• **Stated task**
Reproduce this listing in full.

***** Given data *****

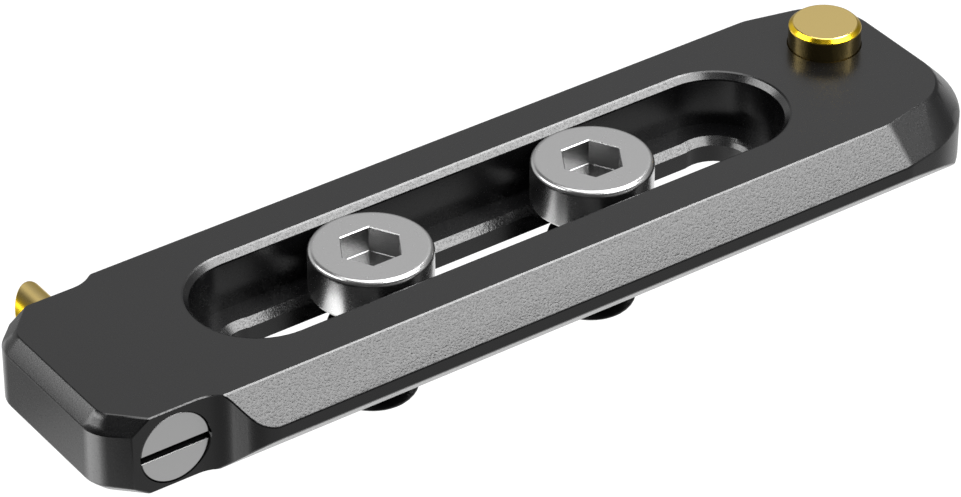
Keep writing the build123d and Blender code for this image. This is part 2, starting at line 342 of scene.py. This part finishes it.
def smooth_recess(mesh):
    """Corner normals with z = 0: x = -(distance into the blend) / its radius, and y makes the length 1."""
    count = len(mesh.loops)
    corner = np.empty(count * 3, dtype=np.float32)
    mesh.corner_normals.foreach_get("vector", corner)
    corner = corner.reshape(-1, 3)
    points = np.array([mesh.vertices[loop.vertex_index].co for loop in mesh.loops]) / MM
    x, off_middle = points[:, 0], np.abs(points[:, 1])
    in_blend = np.clip(x - BLEND_START, 0, BLEND_END - BLEND_START) / BLEND_R
    side = np.sign(points[:, 1])
    wanted = np.stack([-in_blend, side * np.sqrt(1 - in_blend ** 2), np.zeros(count)], axis=-1)
    own = np.zeros((count, 3))
    for face in mesh.polygons:
        own[face.loop_start:face.loop_start + face.loop_total] = face.normal
    upright = (np.abs(own[:, 2]) < UPRIGHT) & ((own * wanted).sum(axis=1) > SAME_WAY)
    within = (x > WALL_START) & (x < BLEND_END + NEAR_WALL) & (off_middle > WALL_IN) & (off_middle < WALL_OUT)
    wall = within & upright
    corner[wall] = wanted[wall]
    mesh.normals_split_custom_set(corner.tolist())
    print(int(wall.sum()), "corners of the recess walls smoothed")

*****

• **Completed exercise**
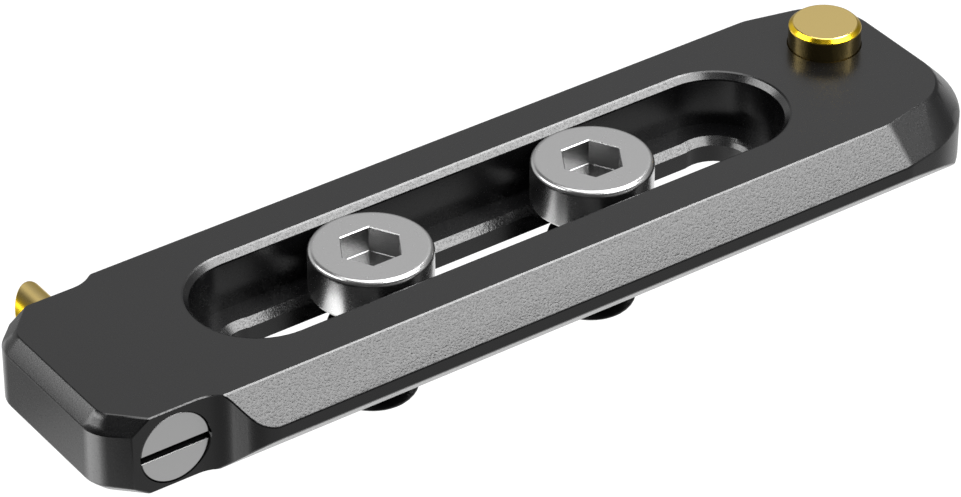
Keep writing the build123d and Blender code for this image. This is part 2, starting at line 342 of scene.py. This part finishes it.
def smooth_recess(mesh):
    """Corner normals with z = 0: x = -(distance into the blend) / its radius, and y makes the length 1."""
    count = len(mesh.loops)
    corner = np.empty(count * 3, dtype=np.float32)
    mesh.corner_normals.foreach_get("vector", corner)
    corner = corner.reshape(-1, 3)
    points = np.array([mesh.vertices[loop.vertex_index].co for loop in mesh.loops]) / MM
    x, off_middle = points[:, 0], np.abs(points[:, 1])
    in_blend = np.clip(x - BLEND_START, 0, BLEND_END - BLEND_START) / BLEND_R
    side = np.sign(points[:, 1])
    wanted = np.stack([-in_blend, side * np.sqrt(1 - in_blend ** 2), np.zeros(count)], axis=-1)
    own = np.zeros((count, 3))
    for face in mesh.polygons:
        own[face.loop_start:face.loop_start + face.loop_total] = face.normal
    upright = (np.abs(own[:, 2]) < UPRIGHT) & ((own * wanted).sum(axis=1) > SAME_WAY)
    within = (x > WALL_START) & (x < BLEND_END + NEAR_WALL) & (off_middle > WALL_IN) & (off_middle < WALL_OUT)
    wall = within & upright
    corner[wall] = wanted[wall]
    mesh.normals_split_custom_set(corner.tolist())
    print(int(wall.sum()), "corners of the recess walls smoothed")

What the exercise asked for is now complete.